The homestudy process builds a rapport between the social worker and the family that may help the family at other points in their adoption process.
While you are likely to interact with a number of WHFC staff during your adoption, every family has one person who is responsible for helping them through the whole adoption process from beginning to end - their social worker. One of my objectives while doing the homestudy is to know my clients well enough to know what support they might need when the going gets rough. To this end, I may talk about how they have handled other stressful times in their lives. I may find out that one client tends to be a worrier but is generally comfortable after talking everything through, or that another client copes by riding their bike, spending time in the country, or reading every book on a particular subject. This information is very useful if INS loses their first set of fingerprints or the country they are adopting from is taking three months longer to assign referrals than they originally thought. There is nothing magical I can do to make these problems go away, but I am the person who should understand what coping strategy is useful to my particular client.
The homestudy process helps prepare you for questions your child may have five, ten or fifteen years from now.
Imagine being asked to solve a very important mystery. Your reward for success is not money or fame, but the ability to provide comfort and reassurance to someone you dearly love. But there is a problem. You encountered the clues you need to solve the mystery ten years ago, before you knew they were important. Try as you may, you can only dimly recall some of them; others you may have missed entirely.

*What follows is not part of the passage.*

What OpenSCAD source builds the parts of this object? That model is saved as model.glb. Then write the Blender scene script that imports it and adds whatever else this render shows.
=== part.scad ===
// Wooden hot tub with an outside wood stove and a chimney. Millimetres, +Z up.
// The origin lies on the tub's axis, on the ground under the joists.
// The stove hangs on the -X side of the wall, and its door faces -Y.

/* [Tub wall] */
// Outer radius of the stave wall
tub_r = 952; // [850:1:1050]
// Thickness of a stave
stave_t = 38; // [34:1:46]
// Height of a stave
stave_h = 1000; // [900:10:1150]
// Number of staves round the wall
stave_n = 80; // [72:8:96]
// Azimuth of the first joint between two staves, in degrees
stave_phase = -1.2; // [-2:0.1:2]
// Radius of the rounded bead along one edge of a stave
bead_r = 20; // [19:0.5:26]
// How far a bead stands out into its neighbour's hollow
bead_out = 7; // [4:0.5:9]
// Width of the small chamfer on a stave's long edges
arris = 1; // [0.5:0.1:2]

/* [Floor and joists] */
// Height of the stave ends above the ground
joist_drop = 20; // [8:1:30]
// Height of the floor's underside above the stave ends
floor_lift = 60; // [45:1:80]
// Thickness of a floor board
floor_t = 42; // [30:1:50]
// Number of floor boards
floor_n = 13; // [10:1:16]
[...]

At some point in your child's life, they are likely to become curious about their early history. They may long to know what their birth mother looked like or whether she cried when she said good-bye to them. They may be curious about what they were like as a little baby or want a newborn picture for a project for school. Or they may want to see a picture of the orphanage they lived in or the church where they were found before being brought to the orphanage. Your best opportunity for being able to answer these questions comes very early in your lives as adoptive parents. If you travel to Guatemala, you may have an opportunity to meet your child's birthmother, perhaps to ask her what she wants her birth child to know of her life. In China, you may be able to take a picture of the square where your child was found or ask the caregiver some questions about her first eight months. These opportunities may never come again. During your homestudy, you will attend a pre-adoptive class where you will talk with other pre-adoptive parents about preparing for your child's questions as they grow older. You will learn how to gather critical pieces of information or, in the absence of information about your child in particular, what else might be important (pictures of the country they came from, relationships with children from the same orphanage). No parent will ever be able to answer all of their child's questions, but Wide Horizons and other adoptive parents can help you determine what may be important later on.
The homestudy process puts you in touch with other families who are pursuing adoption.

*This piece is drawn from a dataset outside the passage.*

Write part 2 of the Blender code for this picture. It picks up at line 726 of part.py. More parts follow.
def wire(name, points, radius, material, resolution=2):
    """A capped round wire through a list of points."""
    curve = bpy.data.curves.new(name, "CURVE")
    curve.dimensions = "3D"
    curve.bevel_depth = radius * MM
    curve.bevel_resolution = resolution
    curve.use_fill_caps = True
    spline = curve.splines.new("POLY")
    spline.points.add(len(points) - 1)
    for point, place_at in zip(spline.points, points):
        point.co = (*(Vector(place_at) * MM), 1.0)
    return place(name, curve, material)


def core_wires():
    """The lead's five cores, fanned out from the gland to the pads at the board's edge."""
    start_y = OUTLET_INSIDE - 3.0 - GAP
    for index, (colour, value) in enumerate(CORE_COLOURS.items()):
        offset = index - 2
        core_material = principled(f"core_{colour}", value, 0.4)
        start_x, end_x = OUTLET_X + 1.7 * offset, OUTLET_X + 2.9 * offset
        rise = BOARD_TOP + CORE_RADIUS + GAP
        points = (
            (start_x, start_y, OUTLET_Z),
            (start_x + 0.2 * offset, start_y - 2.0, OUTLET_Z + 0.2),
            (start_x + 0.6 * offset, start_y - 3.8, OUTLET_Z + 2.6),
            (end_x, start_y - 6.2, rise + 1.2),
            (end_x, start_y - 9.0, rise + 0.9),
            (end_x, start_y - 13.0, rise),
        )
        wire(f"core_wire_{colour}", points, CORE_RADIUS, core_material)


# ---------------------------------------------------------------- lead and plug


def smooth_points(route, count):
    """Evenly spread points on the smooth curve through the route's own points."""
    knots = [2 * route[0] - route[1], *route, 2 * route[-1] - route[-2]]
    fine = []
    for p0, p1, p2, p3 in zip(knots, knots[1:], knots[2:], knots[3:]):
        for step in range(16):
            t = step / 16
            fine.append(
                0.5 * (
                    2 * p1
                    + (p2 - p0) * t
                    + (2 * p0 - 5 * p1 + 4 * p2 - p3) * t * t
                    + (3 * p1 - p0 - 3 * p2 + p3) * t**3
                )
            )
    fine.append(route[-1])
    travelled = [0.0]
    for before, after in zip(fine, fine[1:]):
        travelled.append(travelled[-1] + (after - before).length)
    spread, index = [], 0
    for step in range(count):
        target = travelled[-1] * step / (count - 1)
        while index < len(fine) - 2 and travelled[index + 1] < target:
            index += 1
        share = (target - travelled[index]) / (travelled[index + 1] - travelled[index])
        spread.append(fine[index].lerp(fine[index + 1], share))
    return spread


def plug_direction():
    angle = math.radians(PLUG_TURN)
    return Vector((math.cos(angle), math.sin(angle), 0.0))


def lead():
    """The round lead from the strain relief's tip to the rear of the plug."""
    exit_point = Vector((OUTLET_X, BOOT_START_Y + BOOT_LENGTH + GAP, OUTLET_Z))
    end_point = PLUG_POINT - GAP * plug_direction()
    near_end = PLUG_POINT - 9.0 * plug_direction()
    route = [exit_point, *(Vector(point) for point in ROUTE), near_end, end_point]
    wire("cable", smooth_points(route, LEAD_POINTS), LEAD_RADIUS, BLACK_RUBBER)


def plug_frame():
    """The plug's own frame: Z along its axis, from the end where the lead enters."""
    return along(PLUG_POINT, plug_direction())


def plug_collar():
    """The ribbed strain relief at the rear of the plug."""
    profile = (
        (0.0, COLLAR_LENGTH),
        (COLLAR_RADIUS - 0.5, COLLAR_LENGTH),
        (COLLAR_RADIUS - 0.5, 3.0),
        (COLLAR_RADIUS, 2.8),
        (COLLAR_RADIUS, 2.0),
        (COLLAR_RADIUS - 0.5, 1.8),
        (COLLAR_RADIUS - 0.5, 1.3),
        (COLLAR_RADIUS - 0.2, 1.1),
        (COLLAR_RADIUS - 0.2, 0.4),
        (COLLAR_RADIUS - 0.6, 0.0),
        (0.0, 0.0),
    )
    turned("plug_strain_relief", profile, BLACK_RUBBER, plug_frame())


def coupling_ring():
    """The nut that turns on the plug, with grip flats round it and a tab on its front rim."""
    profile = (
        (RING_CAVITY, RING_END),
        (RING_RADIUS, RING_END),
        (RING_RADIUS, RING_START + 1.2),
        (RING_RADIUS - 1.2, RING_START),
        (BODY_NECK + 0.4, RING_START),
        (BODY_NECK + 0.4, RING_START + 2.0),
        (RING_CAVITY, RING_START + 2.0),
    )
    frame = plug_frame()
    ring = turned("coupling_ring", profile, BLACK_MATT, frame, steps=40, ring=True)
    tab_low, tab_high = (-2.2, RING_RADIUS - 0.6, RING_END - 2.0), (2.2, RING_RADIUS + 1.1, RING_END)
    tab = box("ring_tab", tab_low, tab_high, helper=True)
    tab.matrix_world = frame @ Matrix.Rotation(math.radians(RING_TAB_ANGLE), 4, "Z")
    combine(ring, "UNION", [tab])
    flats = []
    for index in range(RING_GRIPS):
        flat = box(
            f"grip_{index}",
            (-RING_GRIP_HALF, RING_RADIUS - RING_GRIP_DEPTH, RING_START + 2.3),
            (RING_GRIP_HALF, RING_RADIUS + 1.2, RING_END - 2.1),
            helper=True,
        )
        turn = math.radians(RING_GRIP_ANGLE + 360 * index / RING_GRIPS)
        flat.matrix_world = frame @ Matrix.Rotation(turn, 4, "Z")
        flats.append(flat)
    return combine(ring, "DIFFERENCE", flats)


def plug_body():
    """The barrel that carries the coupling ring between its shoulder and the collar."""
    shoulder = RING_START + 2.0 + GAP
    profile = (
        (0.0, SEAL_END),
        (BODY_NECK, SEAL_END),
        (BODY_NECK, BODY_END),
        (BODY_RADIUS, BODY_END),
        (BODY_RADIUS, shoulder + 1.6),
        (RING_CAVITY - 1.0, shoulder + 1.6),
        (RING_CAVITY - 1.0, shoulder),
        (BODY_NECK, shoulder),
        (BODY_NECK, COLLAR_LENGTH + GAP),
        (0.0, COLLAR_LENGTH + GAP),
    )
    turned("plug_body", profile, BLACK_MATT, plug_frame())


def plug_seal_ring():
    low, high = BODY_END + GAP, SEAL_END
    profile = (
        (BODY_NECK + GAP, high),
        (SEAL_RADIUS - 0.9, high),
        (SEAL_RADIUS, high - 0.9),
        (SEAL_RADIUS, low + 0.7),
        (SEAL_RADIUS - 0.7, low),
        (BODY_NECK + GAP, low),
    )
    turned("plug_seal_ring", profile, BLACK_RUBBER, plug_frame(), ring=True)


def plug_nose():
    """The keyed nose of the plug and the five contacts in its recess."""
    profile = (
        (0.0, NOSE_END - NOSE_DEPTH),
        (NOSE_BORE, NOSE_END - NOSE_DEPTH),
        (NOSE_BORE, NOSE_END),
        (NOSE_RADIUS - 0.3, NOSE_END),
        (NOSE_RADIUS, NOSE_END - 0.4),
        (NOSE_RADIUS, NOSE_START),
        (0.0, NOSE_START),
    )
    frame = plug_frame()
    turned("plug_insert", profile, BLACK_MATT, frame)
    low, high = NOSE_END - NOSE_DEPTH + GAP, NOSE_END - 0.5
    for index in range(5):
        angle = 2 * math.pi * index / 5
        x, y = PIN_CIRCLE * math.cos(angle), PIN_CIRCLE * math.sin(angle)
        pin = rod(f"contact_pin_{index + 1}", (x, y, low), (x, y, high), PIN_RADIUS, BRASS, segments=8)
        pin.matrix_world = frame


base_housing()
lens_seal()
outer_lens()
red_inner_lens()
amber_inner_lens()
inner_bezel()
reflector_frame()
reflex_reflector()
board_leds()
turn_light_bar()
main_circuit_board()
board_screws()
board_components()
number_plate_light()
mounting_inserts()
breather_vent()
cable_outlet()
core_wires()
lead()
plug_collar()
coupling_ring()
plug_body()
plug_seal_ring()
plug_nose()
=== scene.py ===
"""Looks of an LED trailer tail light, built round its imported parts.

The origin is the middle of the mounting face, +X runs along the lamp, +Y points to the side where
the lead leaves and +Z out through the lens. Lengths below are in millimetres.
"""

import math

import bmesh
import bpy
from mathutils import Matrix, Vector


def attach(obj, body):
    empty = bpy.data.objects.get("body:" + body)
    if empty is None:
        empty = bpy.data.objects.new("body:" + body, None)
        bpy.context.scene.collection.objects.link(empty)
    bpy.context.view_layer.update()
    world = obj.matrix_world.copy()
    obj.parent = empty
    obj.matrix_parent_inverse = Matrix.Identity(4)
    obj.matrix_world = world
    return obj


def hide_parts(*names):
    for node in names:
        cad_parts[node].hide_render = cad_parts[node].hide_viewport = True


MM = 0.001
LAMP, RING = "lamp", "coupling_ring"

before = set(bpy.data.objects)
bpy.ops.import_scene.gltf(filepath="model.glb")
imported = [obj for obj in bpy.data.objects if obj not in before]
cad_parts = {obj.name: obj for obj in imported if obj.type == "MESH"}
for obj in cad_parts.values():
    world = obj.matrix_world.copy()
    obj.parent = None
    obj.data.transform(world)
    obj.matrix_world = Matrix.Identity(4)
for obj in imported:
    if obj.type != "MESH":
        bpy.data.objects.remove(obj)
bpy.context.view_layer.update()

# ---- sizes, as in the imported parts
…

This perhaps is the most important function of all. Throughout my process with a family, I always offer them the names and phone numbers of other adoptive families. Because Wide Horizons is a large agency with a long history, we can often match families with other, very similar families. We also, through our pre-adoptive classes, bring families together who are at the same point in their adoption process. In this setting, they can trade resources, share fears and congratulate each other when their child has come home. But the real magic of this connection comes later, when their children have long adjusted to their life in this country. They will be able to introduce them to each other and to other families who look like theirs.
If homestudies were optional, would every client need one? Probably not. I have certainly met with clients who are far better read than I in the subject of adoption, clients who have an impeccable support system of people who understand the process of adoption, and clients who have strong connections with many other adoptive families. But most families I have worked with have benefited from at least some of what the homestudy process has to offer. One last thing before I close. If you are finishing up your homestudy now, waiting for your child to be referred, preparing to travel to pick him or her up, or reading this article quickly as your child takes a nap, you may soon be the expert to whom we refer families just starting on the adoption journey.